Tec-Chair - Using various means, including discussion of virtual reality, communications,
environmental science, architecture, robotics, the club scene etcetera,
a techno-wheelchair, equipped for surveillance and assessment of society,
culture and the environment, will be theorised. This is not 'assistive
technology,' the typical association of disability and technology
with it's premise of disability as deficiency in need of ameliorating
intervention but the opposite. The Chair, in using a radical interpretation
of disablility theory, analyses and deconstructs the oppression of
normality, particularly for those most burdened by it, the non-disabled.
The process seeks to reveal how disabled people, by their presence
of significant difference, shape society, as archetypes used in opposition
to construe a falsley unified condition called normality which people,
in a more or less unconscious manner, are compeled to conform to.
In NetEscape the Internet spills into the room. Moving past images on nets, following
the quests on linked trails, leaving answers, reading messages from
people nearby and distant, we share imaginations. Send your ideas
into the world by email, leave in pockets on net-hangings for the
next person who enters to read.
Asked to comment writers of the trails, Pat Wycher, Bicameral Blaine,
Mav Blincow and Mfnamic, said, "We leave the trails to tell their
own story about who we are, if you want to know more, email us - there
are computers and people to assist, we're all waiting."
The N5M3 Program
wrote: "Ann Whitehurst (UK), campaigning artist and activist
focusing on social stereotyping of disabled people" but work
isn't around issues if social stereotyping rather Disabled people
are considered and treated as archetypes and metaphors by the enabled
to reinforce the imiting policy of mormalisation.
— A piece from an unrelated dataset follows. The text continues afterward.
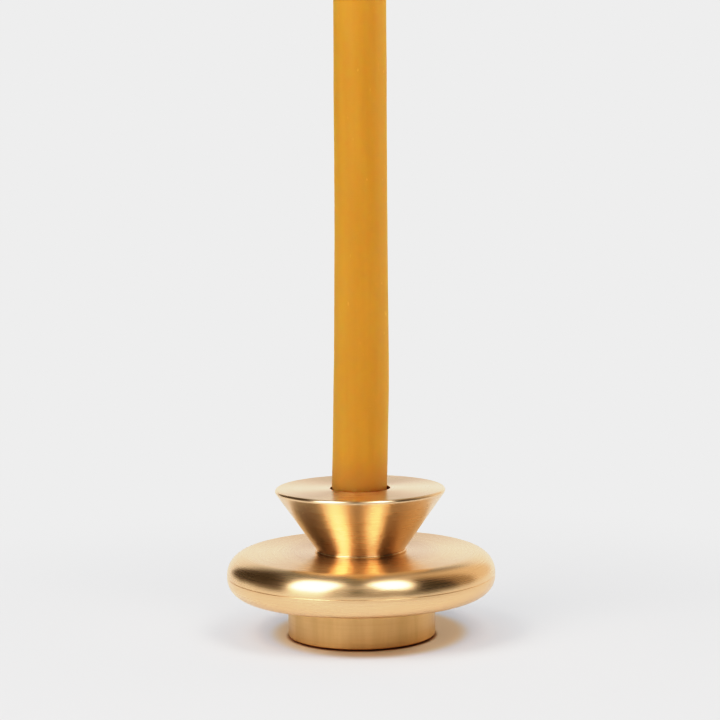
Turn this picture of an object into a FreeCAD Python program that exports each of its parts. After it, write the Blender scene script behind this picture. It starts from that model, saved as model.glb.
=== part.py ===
import FreeCAD, Part
import math
import os
import Sketcher

# A taper candle holder of three turned brass shapes stacked on one axis: a conical cup, a disc
# with a rounded rim and a drum foot.  One countersunk screw, sunk in the floor of the candle
# socket, runs down the axis and clamps the stack against a nut in the foot.  The disc is two
# turned shells that meet on its widest line, and a cast ring inside gives it weight.  A beeswax
# taper stands in the socket.
#
# Millimetres, +Z up.  The origin is on the table, on the turning axis.

SIZES = {
    # felt pad and foot
    "pad_thickness": 1.5,
    "pad_proud": 0.5,
    "pad_radius": 25.0,
    "pad_gap": 0.1,
    "pad_edge": 0.2,
    "foot_radius": 28.0,
    "foot_height": 15.7,
    "foot_bottom_round": 0.6,
    "foot_top_break": 0.2,
    "foot_web": 4.0,
    "nut_pocket_radius": 11.0,
    # disc
    "disc_radius": 51.0,
    "disc_thickness": 16.2,
    "upper_round": 8.3,
    "shell_wall": 2.5,
    "spigot_wall": 1.0,
    "spigot_height": 1.5,
    "spigot_gap": 0.05,
    "seam_break": 0.15,
    "ballast_radius": 44.0,
    "ballast_bore": 9.0,
    "ballast_height": 11.0,
    "ballast_break": 2.0,
    "spacer_radius": 7.0,
    # neck ring and cup
    "neck_radius": 17.4,
    "neck_thickness": 1.1,
    "neck_round": 0.3,
    "cup_base_radius": 16.9,
    "cup_height": 23.2,
    "cup_flare": 35.1,
    "cup_base_break": 0.2,
    "rim_round": 0.7,
    "socket_radius": 11.35,
    "socket_depth": 18.0,
    "socket_break": 0.25,
    # M6 fastening
    "screw_radius": 3.0,
    "screw_length": 35.0,
    "head_radius": 6.0,
    "head_height": 3.3,
    "head_rim": 0.3,
    "key_radius": 2.31,
    "key_depth": 2.0,
    "screw_point": 0.8,
    "screw_hole_radius": 3.3,
    "washer_radius": 6.0,
    "washer_bore": 3.2,
    "washer_thickness": 1.6,
    "lock_radius": 5.9,
    "lock_bore": 3.05,
    "lock_thickness": 1.6,
    "lock_slot": 1.2,
    "nut_corner_radius": 5.77,
    "nut_height": 5.2,
    "nut_bore": 3.05,
    "nut_bevel": 0.45,
    # candle
    "candle_gap": 0.3,
    "candle_length": 254.0,
    "candle_radius": 10.25,
    "candle_upper_radius": 9.7,
    "candle_base_break": 1.0,
    "candle_straight": 56.0,
    "candle_taper_end": 125.0,
    "candle_tip_length": 30.0,
    "candle_tip_radius": 2.0,
    "wick_radius": 1.0,
    "wick_bore": 1.05,
    "wick_proud": 10.0,
    "wick_round": 0.3,
}
COUNTER_CLOCKWISE = 1
CLOCKWISE = -1
COUNTERSINK_ANGLE = 90.0


class Size:
    """A length that carries both its number and the sheet expression that gives it."""

    def __init__(self, value, text):
        self.value = value
        self.text = text

    def __add__(self, other):
        other = as_size(other)
        return Size(self.value + other.value, f"({self.text} + {other.text})")

    def __sub__(self, other):
        other = as_size(other)
        return Size(self.value - other.value, f"({self.text} - {other.text})")

    def __mul__(self, other):
        other = as_size(other)
        return Size(self.value * other.value, f"({self.text} * {other.text})")

    def __truediv__(self, other):
        other = as_size(other)
        return Size(self.value / other.value, f"({self.text} / {other.text})")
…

For the ICA's discussion/performance evening, part of the 'Way to
Go' season, I wrote several sheets of text with questions relating
to dying, death and surrounding rituals were sent. Each person was
given one of the sheets to create individual contact between us. Throughout
the evening other text was faxed and read out and replied to. |
The
installation 'On the Map' at the Bluecoat Gallery, Liverpool had coloured
game cards snaked along the floor (with large dice & maps). Other
text became 'blue notices', placed around the building turning it
into, what all the world is for Disabled people, a Disability Theme
Museum.
A text description of a wheelchair journey around town was also placed
as a long strip from the door, past bookshop, up to cafeteria. Reading
it was to physically journey its length and, if walking, with difficulty,
as it was at wheelchair height.
I was available every afternoon to respond to people's faxed messages,
a facilitator was always present at the museum/gallery to encourage
this. Each day I sent drawings with written quotes from the radio,
a kind of journal.
During a conference/performance weekend about the future of performance
and theatre 'Performance 2000' held at Kannonhallen, Copenhagen, I
faxed messages, 'wrytings' and 'defoems.' These were sent between
and during the giving of papers by guest speakers, read out and placed
on a notice board. People faxed to me messages, not necessarily about
conference issues and not necessarily complemntary of the speakers
at the conference or of me. The audience were also given instruction
strips, which involved them in a separate communication again. I became
Ms Wryt Defoem and Bicameral Blaine - representing different identities,
encouraging the recipients to choose characters too.
I enjoy adapting ideas and diversity (we're 'different', so difference
is a pleasure, a pride, a celebration) enjoy being a part of different
types of activities, events. When The
IDA agency was at the CCA for 6 weeks, as part of the
'Bad Girls' season, I started a women's writing group. Again with
the IDA, this time in Cambridge, I faxed through to a shopping centre
and, whilst at The Junction, to a club evening - went on replying
and receiving faxes until 3.00am - intoxicating, even without the
alcohol. I'm interested in considering, pushing and crossing boundaries
- my 'collaborations' with whoever takes part, moves this on.